By Delphine Selles | July 9, 2004 | Page 2

NEW YORK's highest court ruled that the state's death penalty law is against the state's constitution. The New York Court of Appeals nullified the death sentence of Stephen LaValle, a Long Island man who was found guilty of a 1997 rape and murder.

Their ruling argued that the state's death penalty law--passed under Republican Gov. George Pataki in 1995--pushes jurors toward choosing the death penalty by requiring judges, in the event of a jury deadlock in a capital trial, to give a defendant a sentence that includes the possibility of parole.

This is one more proof that New York's death penalty is deeply flawed. Although no one has been executed in New York since the reinstatement of the death penalty and only four people have been sent to death row, the state's execution machine is plainly biased and racist.
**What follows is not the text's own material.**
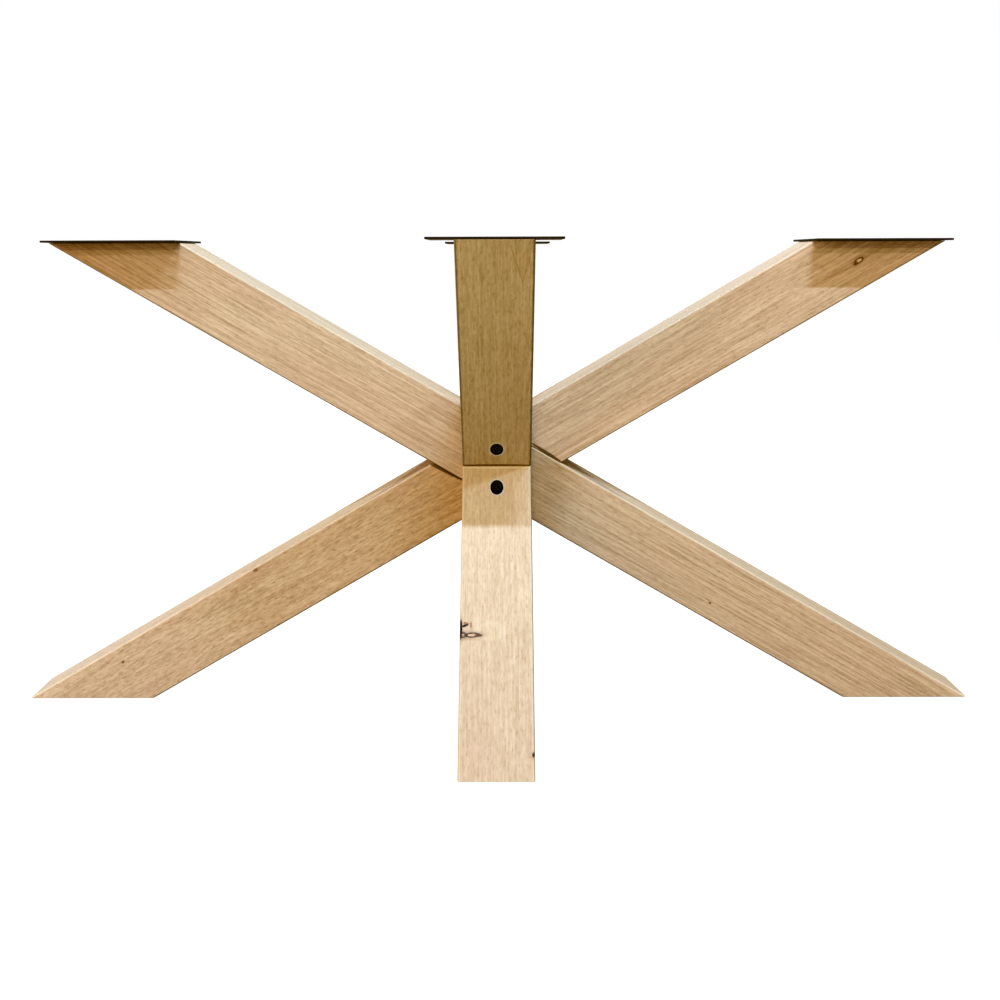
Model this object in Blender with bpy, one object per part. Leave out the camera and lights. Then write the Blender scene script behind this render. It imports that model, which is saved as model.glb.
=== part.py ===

For instance, upstate prosecutors are four times more likely to seek the death penalty than downstate prosecutors. And while whites were the victims in only 32 percent of first-degree murder cases from 1995 to 2001, 60 percent of cases in which a prosecutor sought the death penalty involved a white victim.

The court's decision will put a temporary moratorium on this broken execution machine--effectively emptying New York's death row and hating nine pending capital prosecutions, as well as 12 other cases where prosecutors are seeking the death penalty.

No wonder Pataki expressed "disappointment" at the ruling. Like many politicians, he used the death penalty and "tough on crime" rhetoric to promote his career. The court's decision is a blow to Pataki and other politicians who call for blood in New York.

We won an effective moratorium on death penalty--it's time to continue the fight to abolish executions once and for all.